═══ Supplied data
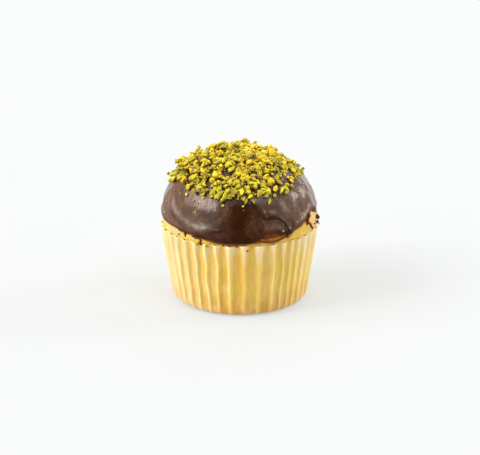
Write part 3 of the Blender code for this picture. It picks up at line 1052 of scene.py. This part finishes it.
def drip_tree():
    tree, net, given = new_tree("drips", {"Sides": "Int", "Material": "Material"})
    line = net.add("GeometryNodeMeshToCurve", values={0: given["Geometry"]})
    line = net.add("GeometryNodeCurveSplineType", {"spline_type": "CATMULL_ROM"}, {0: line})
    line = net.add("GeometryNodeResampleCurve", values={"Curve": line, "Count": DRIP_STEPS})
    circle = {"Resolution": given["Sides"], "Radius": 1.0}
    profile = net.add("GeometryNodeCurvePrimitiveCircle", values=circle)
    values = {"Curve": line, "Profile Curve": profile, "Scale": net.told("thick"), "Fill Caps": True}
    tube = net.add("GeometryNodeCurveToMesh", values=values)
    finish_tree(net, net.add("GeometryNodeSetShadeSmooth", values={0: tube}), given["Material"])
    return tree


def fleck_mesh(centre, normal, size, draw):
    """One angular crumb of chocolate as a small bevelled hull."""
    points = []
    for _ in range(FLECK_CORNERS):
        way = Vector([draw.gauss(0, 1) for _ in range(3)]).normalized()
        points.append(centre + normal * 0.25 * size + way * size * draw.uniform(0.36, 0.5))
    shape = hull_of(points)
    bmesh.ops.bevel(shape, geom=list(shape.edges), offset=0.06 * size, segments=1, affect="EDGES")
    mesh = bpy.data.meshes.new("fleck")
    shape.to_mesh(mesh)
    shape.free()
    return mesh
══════
● **Goal of the exercise**: The lines above should be duplicated exactly.

● **Answer for the task**:
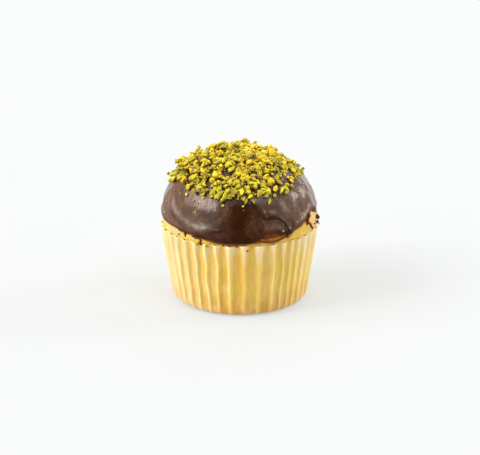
Write part 3 of the Blender code for this picture. It picks up at line 1052 of scene.py. This part finishes it.
def drip_tree():
    tree, net, given = new_tree("drips", {"Sides": "Int", "Material": "Material"})
    line = net.add("GeometryNodeMeshToCurve", values={0: given["Geometry"]})
    line = net.add("GeometryNodeCurveSplineType", {"spline_type": "CATMULL_ROM"}, {0: line})
    line = net.add("GeometryNodeResampleCurve", values={"Curve": line, "Count": DRIP_STEPS})
    circle = {"Resolution": given["Sides"], "Radius": 1.0}
    profile = net.add("GeometryNodeCurvePrimitiveCircle", values=circle)
    values = {"Curve": line, "Profile Curve": profile, "Scale": net.told("thick"), "Fill Caps": True}
    tube = net.add("GeometryNodeCurveToMesh", values=values)
    finish_tree(net, net.add("GeometryNodeSetShadeSmooth", values={0: tube}), given["Material"])
    return tree


def fleck_mesh(centre, normal, size, draw):
    """One angular crumb of chocolate as a small bevelled hull."""
    points = []
    for _ in range(FLECK_CORNERS):
        way = Vector([draw.gauss(0, 1) for _ in range(3)]).normalized()
        points.append(centre + normal * 0.25 * size + way * size * draw.uniform(0.36, 0.5))
    shape = hull_of(points)
    bmesh.ops.bevel(shape, geom=list(shape.edges), offset=0.06 * size, segments=1, affect="EDGES")
    mesh = bpy.data.meshes.new("fleck")
    shape.to_mesh(mesh)
    shape.free()
    return mesh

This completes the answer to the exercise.